I understand my line of work is a bit specialised, but working in a record shop, a guitar shop, as a piano teacher – these are all in the same category:  jobs where you’re more likely to find people willing to help your music career (even if it is just buying a CD).

Also – giving away band shirts isn’t always the best idea but, if you are going to give one away, don’t give them to people who would have bought one, give them to people who work with music and whose opinions are respected.  Give them to stage crew, record shop owners, stage managers.

UP: Okay, a couple more questions: What would you say is the biggest issue for bands trying to live ‘live’ underground?

SA: I’d say the biggest issue getting fans to come to your out of town shows.  Hometown shows, you live there, you can decide when to play, how often is too often.  You can build up a local buzz before your shows.  Out of town gigs, often you don’t know the local scene, you can’t get on the streets and talk to people, you’re committed once the tour is booked; that date is the only date you have free between the other shows – you can’t shift it to just after payday, for example.  You have to rely on the promoter to know this and do all the legwork.  Boils down to:  you need to find like-minded promoters you can trust in other cities.

UP: Great stuff, Scott! Thank you for taking part! I hope you have the best of luck with the rest of the tour and the continuing campaign for The White Death! To wrap up, do you have any last nuggets of advice for underground bands who are planning to hit the circuit?
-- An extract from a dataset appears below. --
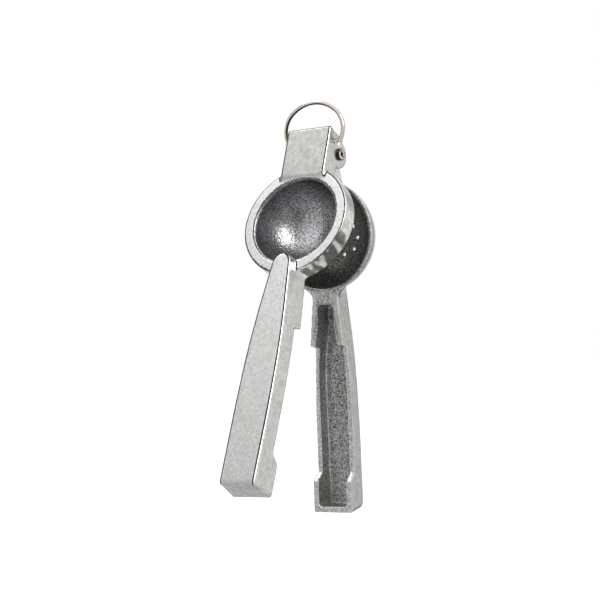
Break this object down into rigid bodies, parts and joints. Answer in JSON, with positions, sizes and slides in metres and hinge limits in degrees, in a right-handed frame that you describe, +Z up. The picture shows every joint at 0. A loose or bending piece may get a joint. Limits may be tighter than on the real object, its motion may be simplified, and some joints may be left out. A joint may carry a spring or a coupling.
{
  "type": "hand citrus squeezer",
  "caption": "Hinged cast-aluminium citrus squeezer: a hollow dome presses half a lime or lemon into a drained cup, and it hangs by a wire ring.",
  "frame": {"origin": "the point inside the top of the hanging ring where a hook touches it", "axes": "+Z up along the hung tool, from the handles to the ring; +X along the hinge screw, towards its head; -Y towards the press lever, which is in front"},
  "size_m": [0.066, 0.1258, 0.237],
  "materials": {
    "cast_aluminium": "sand cast, outer faces sanded to a satin",
    "cup_aluminium": "sand cast, outer faces sanded to a satin",
    "screw_steel": "nickel plated, polished",
    "ring_steel": "nickel plated, polished"
  },
  "bodies": {
    "cup_lever": {"cup_lever": "cup_aluminium"},
    "press_lever": {"press_lever": "cast_aluminium", "hinge_screw": "screw_steel", "hinge_nut": "screw_steel"},
    "hanging_ring": {"hanging_ring": "ring_steel"}
  },
  "joints": [
    {"name": "lever_hinge", "type": "hinge", "parent": "cup_lever", "child": "press_lever", "pos_m": [0, 0.00316, -0.02989], "axis": [-1, 0, 0], "range_deg": [-23.6, 76.4]},
    {"name": "ring_swing", "type": "hinge", "parent": "press_lever", "child": "hanging_ring", "pos_m": [0, 0, -0.0224], "axis": [1, 0, 0], "range_deg": [-58, 126]}
  ]
}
SA: Cheers!  No problem, man!  I would say make sure you’ve honed your show (not just your set) to a fine point before doing a few local gigs. Once you’ve done that, look out for every opportunity to play further afield but think VERY carefully before doing a gig that costs you more to get there than you’ll get out of it (if the promoter can’t give you a guarantee, how many paying punters is he expecting – remember you can play to 5 people for free at home).  And finally, don’t overplay any one place.

Well, that appears to be contradictory, but I’m sure you know what I mean. See you soon, fella!